Construction jobs grow in relation to the population and the need to update the nation’s infrastructure. Surveyors are required to ensure construction projects are precise and that they follow the original plans. Often, they’re the first one on the job at a construction site in order to offer recommendations to contractors, engineers, architects and others involved throughout every step of the project.

Beyond job growth, positions will become available due to workers that retire and leave the occupation. Surveyors who have strong technical skills and bachelor’s degrees will find the best opportunities.

Most surveyors will work in surveying, mapping, engineering, drafting and building inspection services firms. Those who use or develop GIS and digital mapmaking technologies will find more work as they’re used more than traditional surveying services.

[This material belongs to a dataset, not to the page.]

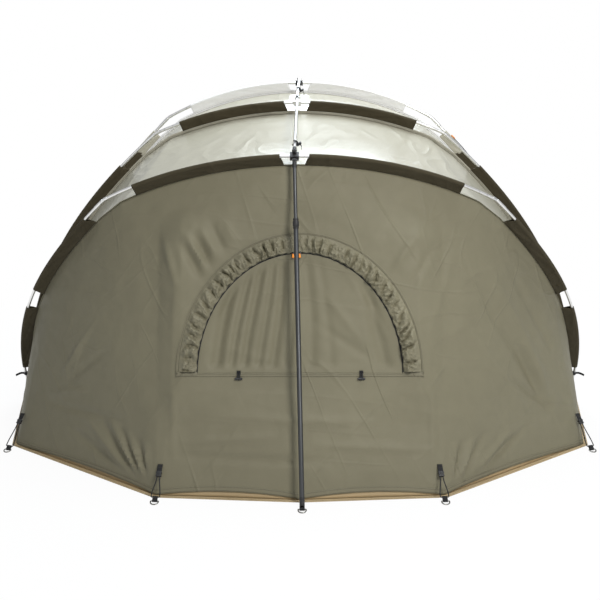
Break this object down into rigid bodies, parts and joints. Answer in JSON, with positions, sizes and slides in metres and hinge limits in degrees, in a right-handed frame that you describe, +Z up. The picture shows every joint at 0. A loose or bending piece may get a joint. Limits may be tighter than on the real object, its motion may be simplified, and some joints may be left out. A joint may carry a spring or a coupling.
{
  "type": "bivvy tent",
  "caption": "Half-dome shelter with an external folding rib frame, sleeved shell, half-moon rear window, front door, groundsheet and a telescopic rear pole.",
  "frame": {"origin": "on the ground under the groundsheet, at the middle of the line through both hub brackets", "axes": "+Z up, -Y out of the rear wall with the half-moon window, +X to the right of someone who faces the rear wall"},
  "size_m": [2.844, 2.7477, 1.6249],
  "materials": {
    "bare_aluminium": "satin",
    "black_plastic": "moulded",
    "black_webbing": "woven webbing",
    "graphite_tube": "dark anodised",
    "groundsheet_tan": "heavy coated sheet, matte",
    "puller_orange": "bright",
    "ring_steel": "polished wire",
    "roof_olive": "woven, taut and glossy",
    "shell_olive": "woven, water-repellent, semi-matte",
    "sleeve_olive": "woven, dark"
  },
  "bodies": {
    "base": {"adjuster_cord_rear_left": "black_plastic", "adjuster_cord_rear_right": "black_plastic", "adjuster_cord_side_left": "black_plastic", "adjuster_cord_side_right": "black_plastic", "adjuster_tab_rear_left": "black_plastic", "adjuster_tab_rear_right": "black_plastic", "adjuster_tab_side_left": "black_plastic", "adjuster_tab_side_right": "black_plastic", "groundsheet": "groundsheet_tan", "hub_left": "black_plastic", "hub_right": "black_plastic", "pole_foot_strap": "black_webbing", "rear_block": "black_plastic", "rear_crown": "bare_aluminium", "rear_leg_left": "bare_aluminium", "rear_leg_right": "bare_aluminium", "rear_sleeve": "sleeve_olive", "rear_wall": "shell_olive", "ring_strap_rear_left": "black_webbing", "ring_strap_rear_right": "black_webbing", "ring_strap_side_left": "black_webbing", "ring_strap_side_right": "black_webbing", "roof_rear_to_second": "roof_olive", "window_storm_band": "sleeve_olive"},
    "crown_bar_rear": {"crown_bar_rear": "bare_aluminium"},
    "crown_bar_second": {"crown_bar_second": "bare_aluminium"},
    "crown_bar_third": {"crown_bar_third": "bare_aluminium"},
    "door_panel": {"door_panel": "roof_olive"},
    "front_rib": {"front_block": "black_plastic", "front_crown": "bare_aluminium", "front_leg_left": "bare_aluminium", "front_leg_right": "bare_aluminium", "front_sleeve": "sleeve_olive", "front_wall": "shell_olive"},
    "ground_ring_middle": {"ground_ring_middle": "ring_steel"},
    "ground_ring_rear_left": {"ground_ring_rear_left": "ring_steel"},
    "ground_ring_rear_right": {"ground_ring_rear_right": "ring_steel"},
    "ground_ring_side_left": {"ground_ring_side_left": "ring_steel"},
    "ground_ring_side_right": {"ground_ring_side_right": "ring_steel"},
    "rear_pole_lock": {"rear_pole_lock": "black_plastic"},
    "rear_pole_lower": {"rear_pole_lower": "graphite_tube"},
    "rear_pole_upper": {"rear_pole_upper": "graphite_tube"},
    "second_rib": {"roof_second_to_third": "roof_olive", "second_block": "black_plastic", "second_crown": "bare_aluminium", "second_leg_left": "bare_aluminium", "second_leg_right": "bare_aluminium", "second_sleeve": "sleeve_olive"},
    "third_rib": {"roof_third_to_front": "roof_olive", "third_block": "black_plastic", "third_crown": "bare_aluminium", "third_leg_left": "bare_aluminium", "third_leg_right": "bare_aluminium", "third_sleeve": "sleeve_olive"},
    "window_panel": {"window_panel": "shell_olive"},
    "window_toggle_left": {"window_toggle_left": "black_plastic"},
    "window_toggle_right": {"window_toggle_right": "black_plastic"},
    "zip_slider_left": {"zip_slider_left": "puller_orange"},
    "zip_slider_right": {"zip_slider_right": "puller_orange"}
  },
  "joints": [
    {"name": "second_rib_fold", "type": "hinge", "parent": "base", "child": "second_rib", "pos_m": [0, 0, 0.06], "axis": [1, 0, 0], "range_deg": [0, 19], "deforming": ["roof_rear_to_second"]},
    {"name": "third_rib_fold", "type": "hinge", "parent": "second_rib", "child": "third_rib", "pos_m": [0, 0, 0.06], "axis": [1, 0, 0], "range_deg": [0, 16.6], "deforming": ["roof_second_to_third"]},
    {"name": "front_rib_fold", "type": "hinge", "parent": "third_rib", "child": "front_rib", "pos_m": [0, 0, 0.06], "axis": [1, 0, 0], "range_deg": [0, 18.6], "deforming": ["roof_third_to_front"]},
    {"name": "crown_bar_rear_swing", "type": "hinge", "parent": "base", "child": "crown_bar_rear", "pos_m": [-0.022, -0.96839, 1.31572], "axis": [1, 0, 0], "range_deg": [0, 62.2]},
    {"name": "crown_bar_second_swing", "type": "hinge", "parent": "second_rib", "child": "crown_bar_second", "pos_m": [-0.013, -0.38165, 1.52296], "axis": [1, 0, 0], "range_deg": [0, 62.2]},
    {"name": "crown_bar_third_swing", "type": "hinge", "parent": "third_rib", "child": "crown_bar_third", "pos_m": [-0.004, 0.15993, 1.61659], "axis": [1, 0, 0], "range_deg": [0, 62.2]},
    {"name": "rear_pole_swing", "type": "hinge", "parent": "base", "child": "rear_pole_upper", "pos_m": [-0.022, -0.98225, 1.27824], "axis": [-1, 0, 0], "range_deg": [0, 60]},
    {"name": "rear_pole_telescope", "type": "slide", "parent": "rear_pole_upper", "child": "rear_pole_lower", "axis": [-0.0224, 0.3152, 0.9488], "range_m": [0, 0.2]},
    {"name": "rear_pole_lock_turn", "type": "hinge", "parent": "rear_pole_lower", "child": "rear_pole_lock", "pos_m": [-0.01588, -1.06851, 1.01856], "axis": [-0.0224, 0.3152, 0.9488], "range_deg": [0, 90]},
    {"name": "window_panel_drop", "type": "hinge", "parent": "base", "child": "window_panel", "pos_m": [0, -1.15937, 0.46039], "axis": [-1, 0, 0], "range_deg": [0, 100]},
    {"name": "zip_slider_left_run", "type": "hinge", "parent": "base", "child": "zip_slider_left", "pos_m": [0, -1.13916, 0.52952], "axis": [0, -0.9517, 0.3071], "range_deg": [0, 84]},
    {"name": "zip_slider_right_run", "type": "hinge", "parent": "base", "child": "zip_slider_right", "pos_m": [0, -1.13916, 0.52952], "axis": [0, 0.9517, -0.3071], "range_deg": [0, 88]},
    {"name": "window_toggle_left_swing", "type": "hinge", "parent": "base", "child": "window_toggle_left", "pos_m": [-0.24, -1.16584, 0.46247], "axis": [0, -0.9517, 0.3071], "range_deg": [-75, 75]},
    {"name": "window_toggle_right_swing", "type": "hinge", "parent": "base", "child": "window_toggle_right", "pos_m": [0.24, -1.16584, 0.46247], "axis": [0, -0.9517, 0.3071], "range_deg": [-75, 75]},
    {"name": "door_panel_open", "type": "hinge", "parent": "front_rib", "child": "door_panel", "pos_m": [0, 1.17118, 0.1758], "axis": [-1, 0, 0], "range_deg": [0, 112]},
    {"name": "ground_ring_middle_lift", "type": "hinge", "parent": "base", "child": "ground_ring_middle", "pos_m": [0.008, -1.435, 0.0085], "axis": [-1, 0, 0], "range_deg": [0, 100]},
    {"name": "ground_ring_rear_left_lift", "type": "hinge", "parent": "base", "child": "ground_ring_rear_left", "pos_m": [-0.555, -1.355, 0.0085], "axis": [-0.996, 0.0889, 0], "range_deg": [0, 90]},
    {"name": "ground_ring_rear_right_lift", "type": "hinge", "parent": "base", "child": "ground_ring_rear_right", "pos_m": [0.555, -1.355, 0.0085], "axis": [-0.996, -0.0889, 0], "range_deg": [0, 90]},
    {"name": "ground_ring_side_left_lift", "type": "hinge", "parent": "base", "child": "ground_ring_side_left", "pos_m": [-1.28, -0.768, 0.0085], "axis": [-0.9498, 0.3128, 0], "range_deg": [0, 90]},
    {"name": "ground_ring_side_right_lift", "type": "hinge", "parent": "base", "child": "ground_ring_side_right", "pos_m": [1.28, -0.768, 0.0085], "axis": [-0.9498, -0.3128, 0], "range_deg": [0, 90]}
  ],
  "couplings": [
    {"joint": "third_rib_fold", "follows": "second_rib_fold", "ratio": 0.86842},
    {"joint": "front_rib_fold", "follows": "second_rib_fold", "ratio": 0.97368},
    {"joint": "crown_bar_rear_swing", "follows": "second_rib_fold", "ratio": 3.2632},
    {"joint": "crown_bar_second_swing", "follows": "second_rib_fold", "ratio": 3.2632},
    {"joint": "crown_bar_third_swing", "follows": "second_rib_fold", "ratio": 3.2632}
  ]
}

That said, traditional surveying services will still be required for construction activity. The availability of those positions though will change with the local economic conditions and from year to year. In a recession for example, surveyors may face layoffs or job competition as construction and real estate sales slow. However, the ability to work on a variety of projects will help surveyors find work despite a slow in construction.

Earnings and Salary for Surveyors

Surveyors earn median annual wages of $54,180. At the high end, they earn above $89,120 and the low end they earn under $30,130. The middle 50 percent earned between $39,400 and $72,140. Workers employed in engineering, architectural and related services earned median annual wages of $51,870.

Annual Salary for Surveyors

On average, Surveyors earn $54,180 per year.